Dataset content:
↓↓↓
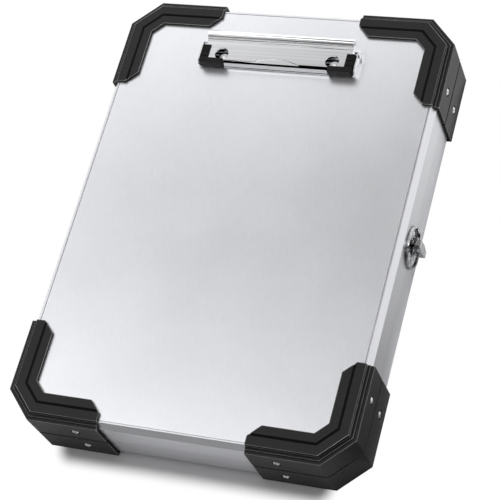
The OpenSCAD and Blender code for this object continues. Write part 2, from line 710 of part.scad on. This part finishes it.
module clamp_back() {
    translate([-2 * clamp_t, deck_z - clamp_t / 2]) square([ramp_pt[0] + 2 * clamp_t, clamp_t]);
    run(ramp_pt, curl_pt);
    difference() {
        translate([roll_y, roll_z]) circle(roll_r);
        translate([roll_y, roll_z]) circle(roll_r - clamp_t);
    }
}

module clamp_solid() difference() {
    union() {
        clamp_front();
        across(-roll_w / 2, roll_w / 2) clamp_back();
        for (x = [-roll_w / 2, roll_w / 2 - lug_t]) across(x, x + lug_t) {
            translate([0, rod_z]) circle(lug_r);
            translate([-lug_r, rod_z]) square([2 * lug_r, deck_z - rod_z]);
        }
    }
    rod_bore(rod_r + rod_fit);
    for (sx = [-1, 1]) translate([sx * clip_rivet_x, -clip_rivet_y, rod_z])
        cylinder(h = deck_z, r = access_r);
}

module clip_clamp() color(bright) at_clip() clamp_solid();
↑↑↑
What is being asked: Extract the complete listing verbatim.

Solution to the problem:
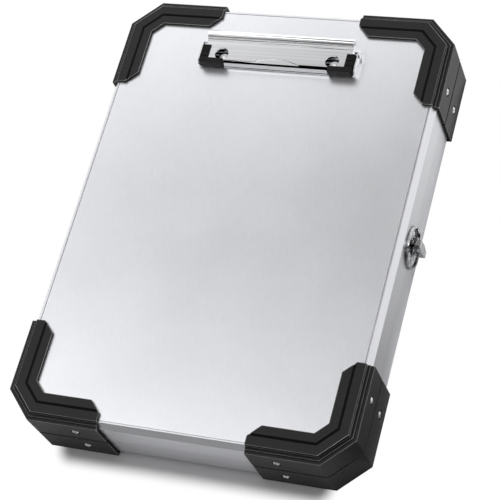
The OpenSCAD and Blender code for this object continues. Write part 2, from line 710 of part.scad on. This part finishes it.
module clamp_back() {
    translate([-2 * clamp_t, deck_z - clamp_t / 2]) square([ramp_pt[0] + 2 * clamp_t, clamp_t]);
    run(ramp_pt, curl_pt);
    difference() {
        translate([roll_y, roll_z]) circle(roll_r);
        translate([roll_y, roll_z]) circle(roll_r - clamp_t);
    }
}

module clamp_solid() difference() {
    union() {
        clamp_front();
        across(-roll_w / 2, roll_w / 2) clamp_back();
        for (x = [-roll_w / 2, roll_w / 2 - lug_t]) across(x, x + lug_t) {
            translate([0, rod_z]) circle(lug_r);
            translate([-lug_r, rod_z]) square([2 * lug_r, deck_z - rod_z]);
        }
    }
    rod_bore(rod_r + rod_fit);
    for (sx = [-1, 1]) translate([sx * clip_rivet_x, -clip_rivet_y, rod_z])
        cylinder(h = deck_z, r = access_r);
}

module clip_clamp() color(bright) at_clip() clamp_solid();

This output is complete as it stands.